5. What is the “Transmission Loss Factor”?
When the Open Electricity Market first launched, it was really difficult to find out which electricity plan was the cheapest because some of them were complicated by this troublesome thing called the Transmission Loss Factor.
When power is delivered to your home, a certain percentage of it is “lost”, and different retailers deal with this loss in different ways. Some factored the loss into their rates, while others left it as a surprise for their customers.
However, since November 2018, most retailers have standardised their billing calculations to remain competitive. This means that, for those of us not gifted in Maths, we no longer have to do complicated calculations to figure out exactly how much electricity costs. Yay!
Still, these things are always subject to change, so be kiasu and please double-check your contract to make sure. If you’re not sure about how your preferred retailer calculates your consumption, please give them a call.
Just in case you’re curious, the Transmission Loss Factors can be found on the OEM website.
Singapore’s power is delivered at 230V, i.e. the TLF is 1.016957 currently. There are two forms of electricity billing: Either according to the meter or loss-adjusted billing.
In general, billing according to the metered reading is more straightforward and cheaper than loss-adjusted readings. No hidden charge. You just pay the X price multiplied by your consumption. For example, $0.2743 X 360 kWh = $98.75. That’s it, no need to think.
For loss-adjusted billing, you need to take the TLF and multiply it by your total consumption. So it would instead be $0.2743 X 360 kWh X 1.016957 = $100.42. That’s about $1.67 more!
6. Best cashback credit cards for paying your electricity bills
Most electricity retailers make it easy for you to set up a recurring charge to your credit card of choice…but bear in mind that not all credit cards will give you cash rebates for your electricity bills.
For example, some credit card terms and conditions put “recurring payments” and “bill payments” under their list of general exclusions. This can happen even if it’s supposedly a cashback card with no categories or restrictions.

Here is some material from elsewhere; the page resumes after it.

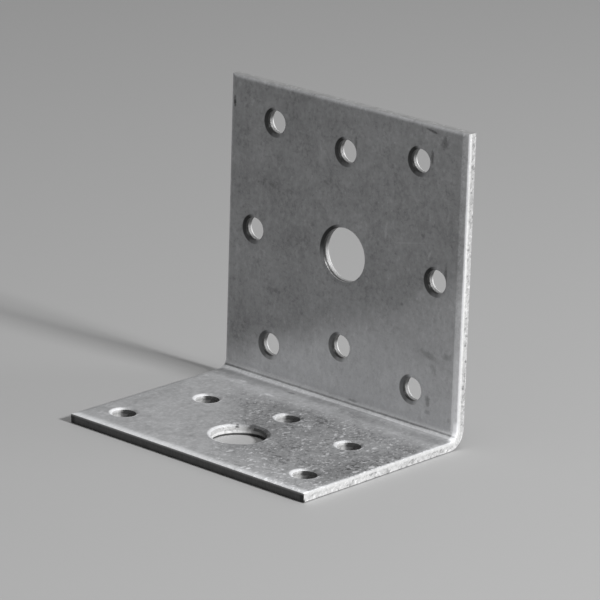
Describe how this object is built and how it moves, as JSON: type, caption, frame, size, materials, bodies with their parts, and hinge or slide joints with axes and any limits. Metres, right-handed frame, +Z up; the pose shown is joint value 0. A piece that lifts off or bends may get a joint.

To play it safe, we would recommend credit cards that explicitly mention electricity bills as one of their cashback categories. The following are good options:
If you want an all-purpose credit card, the UOB One card is the one to go for. It gives up to a maximum 5% cash rebate on all spending including recurring telco and electricity bills with a spend of $2,000 per month. There’s also an additional 1% on SP bills, making it effectively 6%. Alternatively, the OCBC 365 card offers 3% on recurring bill payments including telco and utilities.